Our language, or reo, doesn’t exist on its own. It’s part of an ecosystem that includes whānau, hapū and iwi; tupuna, pakeke, rangatahi and nohinohi; tikanga, whanonga; tika, pono, aroha. That ecosystem is what it is to be Māori – on one level te wiki o te reo Māori is about revitalisation of our language, and on another is part of a bigger movement to revitalise our identity and lift our people. It needs support and nurture so it may thrive once again.

If you were to ask me what the solution is to care for Papatūānuku and help safekeep the finite treasures she births; if someone told me they wanted to protect our moana but needed guidance … I’d answer that it depends on those who’ve been here exercising kaitiakitanga longer than anyone else, being able to give guidance. But for a very long time Māori have not been able to be wholly Māori, in all spaces, at all times, in all ways.

In the rohe of Whanganui river, there’s a famous whakataukī which ends: ‘Ko au te awa, ko te awa ko au.’ It translates to, ‘I am the river; the river is me.’ This demonstrates how nature relates to our existence. 

You may already know that when Māori introduce themselves with a pepeha – a speech that grounds us to our ancestral lands – and rivers, beaches and mountains are the first markers of our identity. When the awa or river dries up, or is so polluted that it can no longer support life, what becomes of our identity then?

Similarly, we have stories that speak to our history and creation marked by taonga species that are integral parts of our whakapapa. Birds, marine life, insects describe and determine who we are and how we live. 

Holding on to Taonga 

Our campaign to ban the bottle talks about the terrible story of a toroa at Te Tairawhiti that died from starvation after swallowing a water bottle whole. Our toroa are at great risk from plastic pollution and particularly for hapū and iwi for whom toroa are revered taonga from stories about how they came to be, plastic pollution is also a risk to their people. 

I’m profoundly concerned about what it all means when these precious parts of our whakapapa might cease to exist. I imagine we might also cease to exist, at least not as our tupuna existed and not as they intended for us to exist, either. 

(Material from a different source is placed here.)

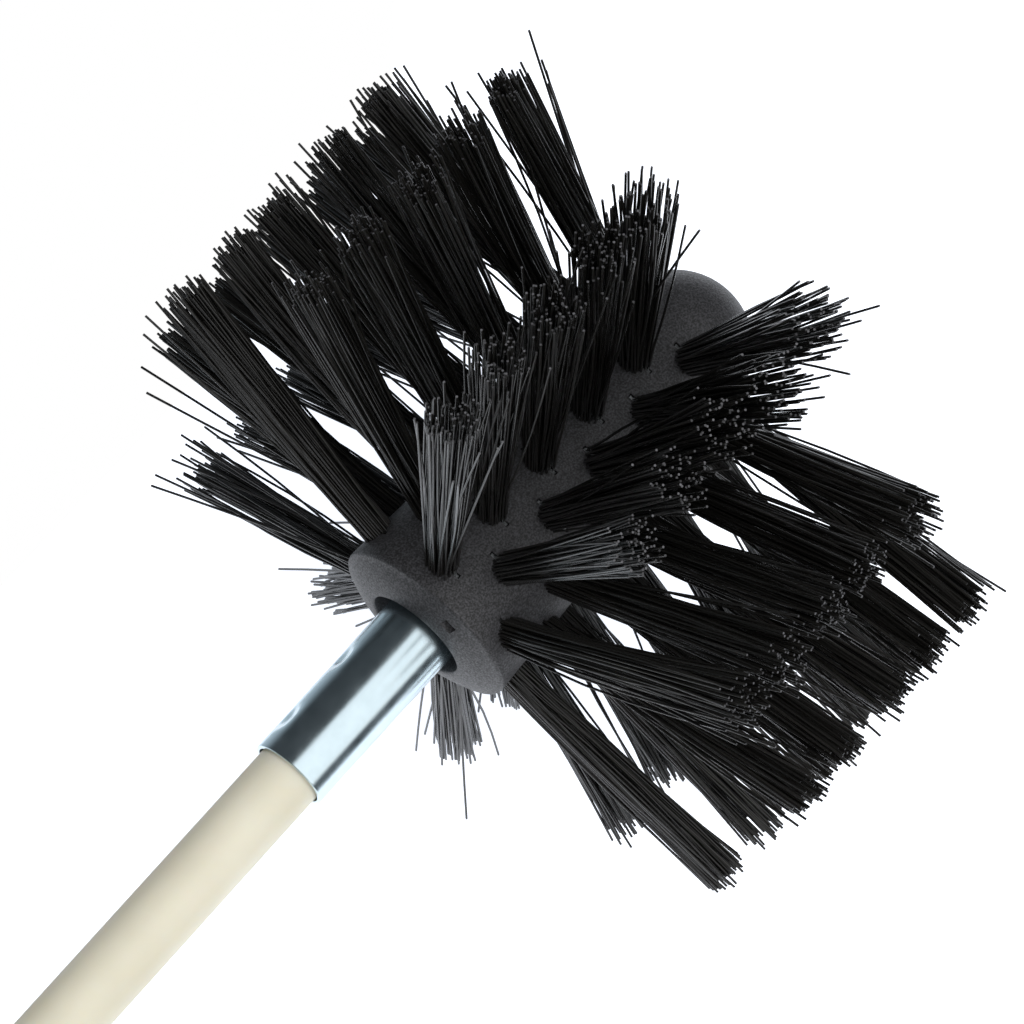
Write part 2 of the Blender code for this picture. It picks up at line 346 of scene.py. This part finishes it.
def anchorWire():
    # flat galvanised anchor wire, cropped from a coil: bright and slightly grained
    material, tree, shader = newMaterial("steelWireGalvanised")
    where = addNode(tree, "ShaderNodeTexCoord").outputs["Object"]
    grain = noise(tree, where, size=0.2 * mm, detail=2.0)
    tone = ramp(tree, grain, [(0.3, srgb("#8a8e91")), (0.7, srgb("#b4b8ba"))])
    tree.links.new(tone, shader.inputs["Base Color"])
    shader.inputs["Metallic"].default_value = 1.0
    shader.inputs["Roughness"].default_value = 0.3
    return material


plasticMaterial = mouldedPlastic()
filamentMaterial = drawnFilament()
cutMaterial = cutFilament()
zincMaterial = zincPlate()
ivoryMaterial = ivoryNylon()
wireMaterial = anchorWire()
print("materials made")


# core: one moulding with a hole for each tuft and two slots where its anchor bites

core = {
    "sides": 144,
    "domeSteps": 20,
    "rimRound": 0.6 * mm,
    "rimSteps": 5,
    "rearBulge": 0.3 * mm,
    "rearSteps": 8,
    "socketRadius": 7.2 * mm,
    "mouthRound": 0.3 * mm,
    "mouthSteps": 3,
    "fitGap": 0.3 * mm,
    "studBore": 3.3 * mm,
    "collarCavity": 3.8 * mm,
    "holeRadius": 2.38 * mm,
    "holeDepth": 3.4 * mm,
    "holeSides": 28,
    "mouthFlare": 0.22 * mm,
    "cutPast": 1 * mm,
    "slotReach": 0.65 * mm,
    "slotWidth": 0.62 * mm,
    "slotDepth": 2.9 * mm,
    "recessRadius": 10.8 * mm,
    "recessLength": 1.5 * mm,
    "recessWidth": 1.9 * mm,
    "recessDepth": 1.5 * mm,
    "recessTurn": math.radians(14.5),
    "sharpAngle": math.radians(30),
}
tufts = {
    "rows": 12,
    "perRow": 5,
    "firstTurn": math.radians(-15),
    "evenSetback": 4.35 * mm,
    "oddSetback": 9.84 * mm,
    "pitch": 10.03 * mm,
}
lean = math.atan2(coreDesign["rearRadius"], coreDesign["taperLength"])
lean -= math.asin(coreDesign["noseRadius"] / math.hypot(coreDesign["taperLength"], coreDesign["rearRadius"]))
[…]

Tangata whenua have inhabited this land for hundreds of years. Māori traversed the motu by foot, lived off the land and moana and had a reciprocal relationship with Papatūānuku. In the Māori worldview, people aren’t separate from the environment, we are part of it and wellness is interconnected, interdependent. 

Over these hundreds of years, Māori became experts of the whenua, the moana and all the life it held, exercising kaitiakitanga and care with foresight, preserving and future proofing. Creating customs and systems that sustain all life.

A pathway forward

If we want justice for our environment, our biodiversity, our planet and climate, we must change the systems and power structures that have been in place for the past 200 years, enabling and encouraging this destruction. Shortsighted colonial worldviews have prioritised quick profits for some over the collective wellbeing of all, including nature. These changes will be new and feel very foreign to many of us, but we can expect something beautiful to happen if we are open to being guided by kaitiakitanga and matauranga tuku iho – traditional, expert knowledge.

Today, while we still hold that knowledge and expertise and those instincts lay deep within us, events since the arrival of Europeans have limited and continue to limit rangatiratanga for Māori. Our ability to live wholly and access that ‘ecosystem’ of language, whānau, hapū, iwi, tikanga, values, te Ao Māori, has been systematically restricted with colonial policy and is fraught with trauma that has been felt through generations. 

We know a healthy ecosystem needs all its parts. To access these inherent instincts and knowledge systems, to practice our customary ways to protect and sustain, we need our whole selves.

My son Mckenzie with an award he got for his part in our protest to save the Canal Road trees
My son Mckenzie with an award he got for his part in our protest to save the Canal Road trees

© Juressa Lee

About two years ago, my pōtiki climbed a pūriri tree with my hoamahi Zane and said, “I think trees should be the rulers of the world because they’re here before we’re born and still here when we go.” I asked him to keep talking to me when his feet were on the ground, eager to soak up his wisdom. I was so shocked by this beautiful and innocent insight, from a student on a Māori-medium education pathway who learns immersed in the Māori worldview. A worldview I’d been deprived of, but here was another push forward to acquire te reo me ona tikanga.

I heard the other day an expression that te reo Māori was the pathway to Te Ao Māori (the Māori world).  This sums it up for me. Te Wiki o te Reo Māori is about creating space to reclaim and revitalise our language. Language revitalisation is a correction of colonial harm and validation of our position as tangata whenua. As we move through this pathway that te reo me ona tikanga provides, our tangata whenua status is legitimised and we move closer towards achieving tino rangatiratanga.